# Data extract
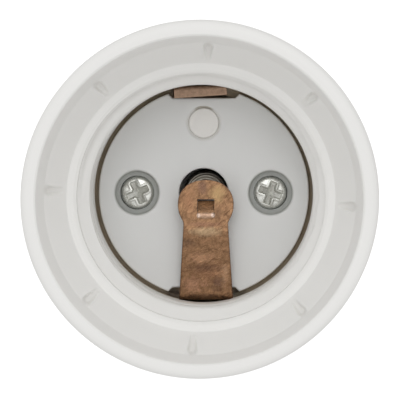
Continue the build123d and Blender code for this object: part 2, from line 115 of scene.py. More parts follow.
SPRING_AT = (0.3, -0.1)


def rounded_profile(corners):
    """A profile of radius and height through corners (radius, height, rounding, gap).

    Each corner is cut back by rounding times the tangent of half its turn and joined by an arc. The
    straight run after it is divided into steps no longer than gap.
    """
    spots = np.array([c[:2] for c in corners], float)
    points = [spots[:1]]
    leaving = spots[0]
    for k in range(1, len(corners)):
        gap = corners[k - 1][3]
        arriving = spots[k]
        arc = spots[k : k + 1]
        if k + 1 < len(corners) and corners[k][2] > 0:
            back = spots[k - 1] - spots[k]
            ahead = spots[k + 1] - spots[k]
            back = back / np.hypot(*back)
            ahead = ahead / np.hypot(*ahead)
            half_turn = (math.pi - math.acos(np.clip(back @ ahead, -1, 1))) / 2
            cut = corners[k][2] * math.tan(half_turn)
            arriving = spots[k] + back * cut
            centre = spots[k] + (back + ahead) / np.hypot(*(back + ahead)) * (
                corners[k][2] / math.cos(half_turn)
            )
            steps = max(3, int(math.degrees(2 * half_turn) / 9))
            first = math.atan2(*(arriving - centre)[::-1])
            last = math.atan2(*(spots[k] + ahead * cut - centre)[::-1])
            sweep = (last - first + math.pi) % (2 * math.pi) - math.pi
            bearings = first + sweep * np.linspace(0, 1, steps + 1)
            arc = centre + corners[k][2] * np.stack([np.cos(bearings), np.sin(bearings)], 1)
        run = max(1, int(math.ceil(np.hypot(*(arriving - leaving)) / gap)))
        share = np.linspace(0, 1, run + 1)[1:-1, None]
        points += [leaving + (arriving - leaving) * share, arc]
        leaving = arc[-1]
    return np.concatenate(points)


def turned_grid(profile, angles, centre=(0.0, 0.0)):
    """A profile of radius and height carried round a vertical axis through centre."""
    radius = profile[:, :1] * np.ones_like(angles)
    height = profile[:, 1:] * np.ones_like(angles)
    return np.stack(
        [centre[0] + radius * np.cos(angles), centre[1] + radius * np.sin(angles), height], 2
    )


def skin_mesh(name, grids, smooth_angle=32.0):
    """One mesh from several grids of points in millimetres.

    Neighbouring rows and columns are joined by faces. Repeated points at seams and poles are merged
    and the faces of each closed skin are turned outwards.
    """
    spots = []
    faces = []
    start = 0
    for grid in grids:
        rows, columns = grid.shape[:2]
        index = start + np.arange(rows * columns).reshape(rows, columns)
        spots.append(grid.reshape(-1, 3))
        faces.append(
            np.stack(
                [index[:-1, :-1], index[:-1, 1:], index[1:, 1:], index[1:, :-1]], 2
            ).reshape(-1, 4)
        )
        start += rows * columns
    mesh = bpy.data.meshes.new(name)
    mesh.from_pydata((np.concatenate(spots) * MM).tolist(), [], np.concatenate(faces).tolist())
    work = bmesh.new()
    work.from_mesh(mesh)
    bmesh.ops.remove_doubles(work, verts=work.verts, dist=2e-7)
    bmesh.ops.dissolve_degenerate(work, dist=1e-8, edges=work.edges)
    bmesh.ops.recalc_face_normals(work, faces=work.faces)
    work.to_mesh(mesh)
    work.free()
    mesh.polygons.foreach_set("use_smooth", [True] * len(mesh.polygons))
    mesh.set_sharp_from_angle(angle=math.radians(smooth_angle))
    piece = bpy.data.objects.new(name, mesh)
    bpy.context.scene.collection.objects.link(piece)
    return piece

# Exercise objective
Quote the listing word for word from its first line through the line in which "height, rounding, gap)." appears.

# Right answer
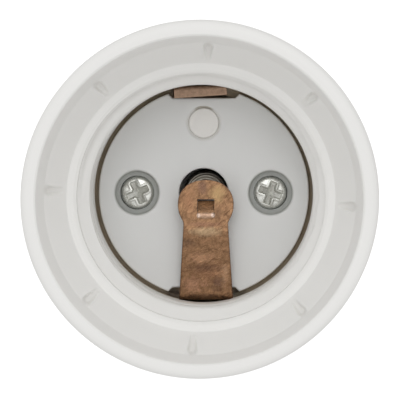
Continue the build123d and Blender code for this object: part 2, from line 115 of scene.py. More parts follow.
SPRING_AT = (0.3, -0.1)


def rounded_profile(corners):
    """A profile of radius and height through corners (radius, height, rounding, gap).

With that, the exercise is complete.